Some Like it Hot, de Billy Wilder: já vi vezes suficentes este filme para conhecer todas as cenas de cor e ter deixado de lhes achar piada. Mas isso não aconteceu ainda. A melhor comédia de sempre (para alguns - eu diria que está a par de "Monty Python e o Cálice Sagrado") continua tão eficaz como da primeira vez. E claro, Marilyn Monroe mostra que consegue mais do que ser, simplesmente, o arquétipo da espécie. Sabe representar. Gozar com a imagem que o mundo tem de si. A mão de Wilder seria certeira mais vezes; mas nunca com o estado de graça deste filme. Há alguns que conseguem ser perfeitos.

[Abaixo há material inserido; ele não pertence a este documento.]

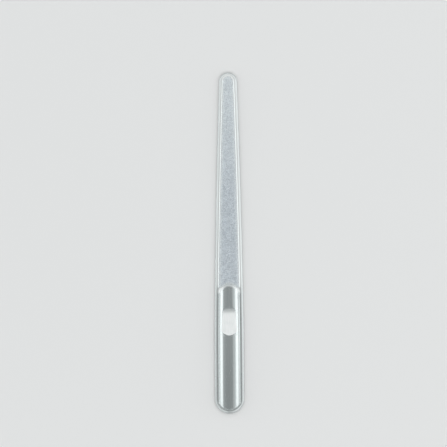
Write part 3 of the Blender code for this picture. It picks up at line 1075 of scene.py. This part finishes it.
def bond_metal(mottle):
    """The dull plated metal between the grains, darker in patches."""
    colour = (0.72, 0.73, 0.735)
    material, tree, surface, place = new_material("bond_metal", colour, metallic=1.0, roughness=0.55)
    link = tree.links.new
    grain = placed_group(tree, mottle, place, Coarse_Scale=900.0, Fine_Scale=9000.0, Fine_Share=0.5)["Mask"]
    own = mixed_colour(tree, grain, BOND_DARK, BOND_LIGHT)
    patched = mapped(tree, grit_clumps(tree, mottle, place), BOND_PATCH_SHARE, 0.0)
    link(mixed_colour(tree, patched, own, BOND_PATCH), surface.inputs["Base Color"])
    link(mapped(tree, grain, *BOND_ROUGHNESS), surface.inputs["Roughness"])
    link(bumped(tree, grain, distance=0.00006, strength=0.8), surface.inputs["Normal"])
    return material


def sapphire_grains(mottle):
    """Crushed light grey sapphire: every grain has its own tone, clumps of grains are lighter or darker, and
    painted light makes the field a little lighter towards the tip and along its edge."""
    colour = (0.5, 0.55, 0.58)
    material, tree, surface, place = new_material("sapphire_grains", colour, metallic=0.0, roughness=0.3)
    link = tree.links.new
    surface.inputs["IOR"].default_value = SAPPHIRE_IOR
    tone = carried(tree, "tone")
    own = mixed_colour(tree, tone, GRAIN_DARK, GRAIN_LIGHT)
    patched = mapped(tree, grit_clumps(tree, mottle, place), GRAIN_PATCH_SHARE, 0.0)
    clumped = mixed_colour(tree, patched, own, GRAIN_PATCH)
    # Painted light: grains lighter near the field's sides and the ridge's hollow
    edge_light = up_to(tree, carried(tree, "edge"), GRAIN_EDGE_LIGHT_SHARE)
    edge_lit = mixed_colour(tree, edge_light, clumped, GRAIN_PAINTED_LIGHT_AT_EDGE)
    along = split(tree, place)["Y"]
    # Painted light: the grains grow lighter towards the tip
    tip_light = mapped(tree, along, 0.0, GRAIN_TIP_LIGHT_SHARE, TIP_LIGHT_FROM_Y, TIP_LIGHT_FULL_Y)
    link(mixed_colour(tree, tip_light, edge_lit, GRAIN_PAINTED_LIGHT_NEAR_TIP), surface.inputs["Base Color"])
    link(mapped(tree, tone, *GRAIN_ROUGHNESS), surface.inputs["Roughness"])
    return material


# The object

def make_steel_body(steel):
    body = add_piece("pressed_steel_body", skin("pressed_steel_body", steel_rings()), steel)
    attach(body, BODY)
    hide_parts("steel_body")


def make_abrasive(side, steel_z, outwards, tree, bond, sapphire):
    """One face's bond coat and its grains, whose centres lie just over the coat. Their lower ends are
    bedded in it and their tips are level."""
    coat_name = side + "_plated_bond"
    coat = add_piece(coat_name, coat_mesh(coat_name, steel_z, outwards), bond)
    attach(coat, BODY)
    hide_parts(side + "_bond_coat")
    coat_z = steel_z + outwards * BOND_THICKNESS
    tips_z = coat_z + outwards * GRIT_THICKNESS
    centre_z = coat_z + outwards * GRIT_THICKNESS * GRAIN_CENTRE_SHARE
    bed_z = steel_z + outwards * BOND_THICKNESS * GRAIN_BED_SHARE
    lowest_z, highest_z = sorted((bed_z, tips_z))
    seed = GRAIN_SEED if outwards > 0 else GRAIN_SEED + 1
    grains = scattered_grains(side + "_grains", tree, centre_z, lowest_z, highest_z, seed, sapphire)
    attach(grains, BODY)
    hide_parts(side + "_sapphire_grit")


# Floor, light and camera

def make_floor():
    low, high = -FLOOR_REACH, FLOOR_REACH
    corners = [(low, low, FLOOR_Z), (high, low, FLOOR_Z), (high, high, FLOOR_Z), (low, high, FLOOR_Z)]
    mesh = bpy.data.meshes.new("floor")
    mesh.from_pydata(corners, [], [(0, 1, 2, 3)])
    material = new_material("pale_floor", FLOOR_COLOUR, metallic=0.0, roughness=0.6)[0]
    add_piece("floor", mesh, material)


def make_world():
    """Even light, darker overhead and past the file's ends than at its sides, as the steel shows it."""
    world = bpy.data.worlds.new("studio")
    bpy.context.scene.world = world
    world.use_nodes = True
    tree = world.node_tree
    background = tree.nodes["Background"]
    direction = split(tree, node(tree, "ShaderNodeTexCoord").outputs["Generated"])
    lowness = mapped(tree, direction["Z"], 1.0, 0.0, WALL_TOP_SINE, 1.0)
    curve = node(tree, "ShaderNodeMath", "slow near the top", operation="POWER")
    tree.links.new(lowness, curve.inputs[0])
    curve.inputs[1].default_value = CEILING_CURVE
    across = combined(tree, "MULTIPLY", direction["X"], direction["X"])
    along = combined(tree, "MULTIPLY", direction["Y"], direction["Y"])
    sideness = combined(tree, "DIVIDE", across, combined(tree, "ADD", across, along))
    ends = mapped(tree, direction["Y"], BUTT_WALL_LEVEL, TIP_WALL_LEVEL, -1.0, 1.0)
    walls = mixed_value(tree, sideness, ends, SIDE_WALL_LEVEL)
    level = mixed_value(tree, curve.outputs["Value"], CEILING_LEVEL, walls)
    tree.links.new(level, background.inputs["Strength"])
    background.inputs["Color"].default_value = LIGHT_COLOUR


def add_softbox(name, turn, low, high, length, radiance):
    """A lamp that fills low to high degrees off straight up, then is turned about the vertical. Its length
    runs level, and radiance 1 is white."""
    middle = math.radians((low + high) / 2)
    width = 2 * LAMP_DISTANCE * math.tan(math.radians((high - low) / 2))
    lamp = bpy.data.lights.new(name, "AREA")
    lamp.shape = "RECTANGLE"
    lamp.size = length
    lamp.size_y = width
    lamp.energy = radiance * math.pi * width * length
    box = linked(name, lamp)
    facing = Euler((middle, 0, math.radians(turn)))
    box.rotation_euler = facing
    box.location = FILE_MIDDLE + facing.to_matrix() @ Vector((0, 0, LAMP_DISTANCE))
    box.visible_camera = False


def make_lights():
    """Long lamps low at both sides, a weak one over the right one, and small ones off the corners, which
    light the round ends."""
    add_softbox("left_softbox", turn=-90, low=59, high=87, length=SIDE_LAMP_LENGTH, radiance=1.0)
    add_softbox("right_softbox", turn=90, low=57.5, high=87, length=SIDE_LAMP_LENGTH, radiance=1.0)
    add_softbox("right_fill_softbox", turn=90, low=32, high=57.5, length=SIDE_LAMP_LENGTH, radiance=0.26)
    for side, turn in (("left", -END_LAMP_TURN), ("right", END_LAMP_TURN)):
        add_softbox("handle_end_" + side, turn, low=42, high=60, length=END_LAMP_LENGTH, radiance=1.6)
        add_softbox("tip_end_" + side, 180 - turn, low=30, high=52, length=END_LAMP_LENGTH, radiance=1.2)


def make_camera():
    """Straight over the file, with the photo's frame and lean."""
    data = bpy.data.cameras.new("camera")
    data.lens = CAMERA_LENS
    data.clip_start = CAMERA_CLIP_START
    data.clip_end = CAMERA_CLIP_END
    camera = linked("camera", data)
    bpy.context.scene.camera = camera
    view_width = PHOTO_WIDTH_PX * METRES_PER_PX
    camera.location = (*CAMERA_PLACE, view_width / 2 / math.tan(data.angle / 2))
    camera.rotation_euler = (0, 0, math.radians(PHOTO_LEAN_DEGREES))


# Build
mottle = mottle_group()
polish = polish_group()
steel = polished_steel(mottle, polish)
bond = bond_metal(mottle)
sapphire = sapphire_grains(mottle)
grain_scatter = grain_tree()

make_steel_body(steel)
make_abrasive("front", BLADE_FRONT_Z, 1, grain_scatter, bond, sapphire)
make_abrasive("back", BLADE_BACK_Z, -1, grain_scatter, bond, sapphire)
make_floor()
make_world()
make_lights()
make_camera()

bpy.context.scene.view_settings.view_transform = "Standard"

Passo o desafio ao Pedro Mexia, ao Luís Miguel Oliveira, ao Alexandre Andrade, ao Ivan Nunes e ao João Lopes, porque são eles quem melhor escreve sobre cinema na blogosfera e também porque, por esta mesma razão, não se vão dar ao trabalho de continuar a corrente. Sete anos seguidos de maus filmes, é o que dizem. Azar.

(Reparo que Brando aparece duas vezes; aparecem duas louras de Hitchcock; uma loura/morena que emula as mulheres de Hitchcock; e o ideal de beleza feminina, a falsa loura Norma Jean. Que padrão é este que detecto?)